I was talking to B about it later, and he told me he thinks I am scrappy, sometimes too much so. That there's this thing in me that wants to tell everyone I could do it, too: I could work in a fancy building and wear fancy clothes and drive a pretty car. There's a weakness in there, a thing that wants to prove something. But then I get home and I put on my comfy jeans and pull my hair into a big mess on my head and nurse Cora and sit down to read. And I think, you know, that other me isn't as happy.

What I realize again and again is that sometimes your true self gets used to whispering, and the other world outside--the one filled with shiny cars and slick new coats, vacations to tropical places and fancy dinners out--talks much more loudly. It can even shout.
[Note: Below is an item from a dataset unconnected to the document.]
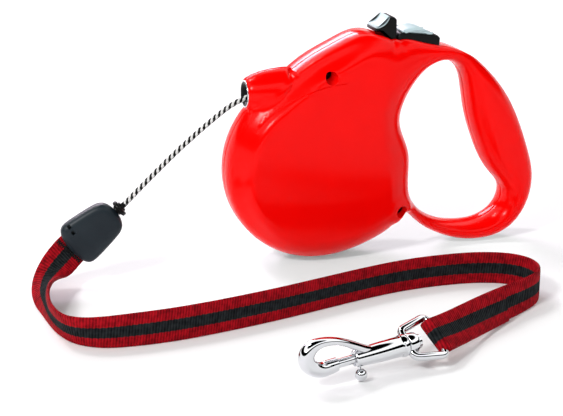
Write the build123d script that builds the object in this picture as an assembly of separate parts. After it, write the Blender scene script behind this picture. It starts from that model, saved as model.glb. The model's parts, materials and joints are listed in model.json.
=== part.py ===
from build123d import *
import os
from math import atan2, cos, degrees, pi, radians, sin, tan

# Retractable dog leash. Millimetres, +Z up. The case stands on its belly and on
# the bottom of its grip, along X: cord outlet towards -X, hand grip towards +X.
# Y = 0 is the parting plane of the two half shells. The origin is on the floor,
# under the middle of the case.

# ---------------------------------------------------------------- dimensions
# Case
REEL_X, REEL_Z = -35.25, 47.46      # reel axis, centre of the round belly
BELLY_R = 47.4
WALL = 2.2
EDGE_HALF = 13.0                    # half thickness of the rim of the casing
EDGE_ROUND = 6.5
FACE_INSET = 8.5                    # the raised face starts this far inside the rim
FACE_HALF = 18.0
FACE_ROUND = 4.5
GRIP_HALF = 12.5
GRIP_ROUND = 3.0                    # outer edge of the grip
HAND_ROUND = 2.0                    # edge of the hand opening

# Cord outlet
OUTLET_Z = 85.9
OUTLET_X = -73.2
OUTLET_R = 7.9
NOZZLE_ROOT_X = -50.0
NOZZLE_ROOT_R = 13.5
BUSH_R = 6.25
BUSH_BORE_R = 3.4

# Reel
REEL_R = 41.0
TOOTH_DEPTH = 3.0
TOOTH_COUNT = 24
TOOTH_GAP_ANGLE = 48.0              # a gap between teeth faces the pawl at rest
FLANGE = 1.4
FLANGE_Y = 9.6
RATCHET_Y = (6.5, 9.6)
DRUM_R = 26.0
DRUM_WALL = 2.0
AXLE_R = 4.0
AXLE_HALF = 15.2
AXLE_FIT = 0.03

# Cord and tape
CORD_D = 2.7
WOUND_R = 36.7
TAPE_W = 16.0
TAPE_T = 1.5
SEWN_T = 2.8

# Fasteners, as (x, z) of the axis
SCREWS = ((-37.0, 95.5), (4.8, 22.7))
SCREW_R = 1.5
HEAD_R = 2.8
SCREW_SEAT_Y = -5.5

# Brake
PRESS = 3.0                         # button travel
LEVER_X, LEVER_Z = -18.0, 90.0      # pivot of the brake lever
PUSH_X = 14.0                       # where the button meets the lever

# Connector frame: X towards the cord, Y across the plate, Z out of its broad face
CONNECTOR = Plane(
    origin=(-159.7, -6.2, 18.95),
    x_dir=(0.7894, -0.0344, 0.6133),
    z_dir=(-0.1214, -0.9875, 0.1009),
)
CONNECTOR_L = 26.0
CONNECTOR_HALF_T = 4.3
PIN_X = 8.0                         # tape pin inside the connector
PIN_R = 1.2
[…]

There are a hundred things that, if you pause long enough to look at them, will seem much more tangible and attractive than pawing away at a story. Oddly, as soon as I get just a few blocks away from that me that wants to be another me, I want to bundle the real me up and take her to our dream house on the island. Feed her a homemade meal and a cup of tea and cover her in a scratchy wool sweater and a pair of slippers, and tuck her next to a fire. Don't get lost out there, I want to say sternly. Don't let the fire die.
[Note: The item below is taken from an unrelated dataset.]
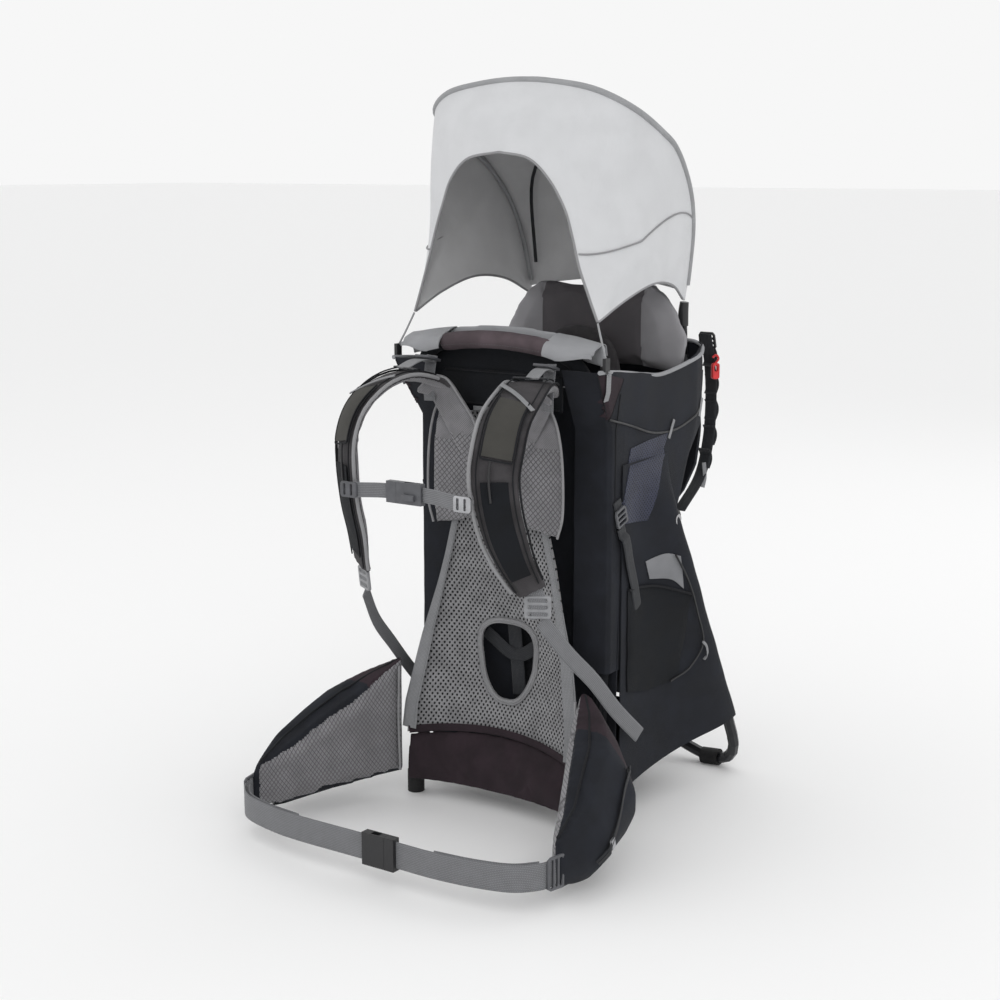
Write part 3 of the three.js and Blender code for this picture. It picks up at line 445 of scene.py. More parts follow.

So here I am, on my way over my little chasm, drinking decaf tea and looking at the snow covering everything in silence while my daughter sleeps.

1 comment:

Anonymous said...

Upenaland, that is the password, the wavy secret blogger code and I think it sounds quite fitting. "Don't let the fire die!", she says, and with a mouthful o' flame she roars on. I love DIH and the woman behind, or rather, within, every word.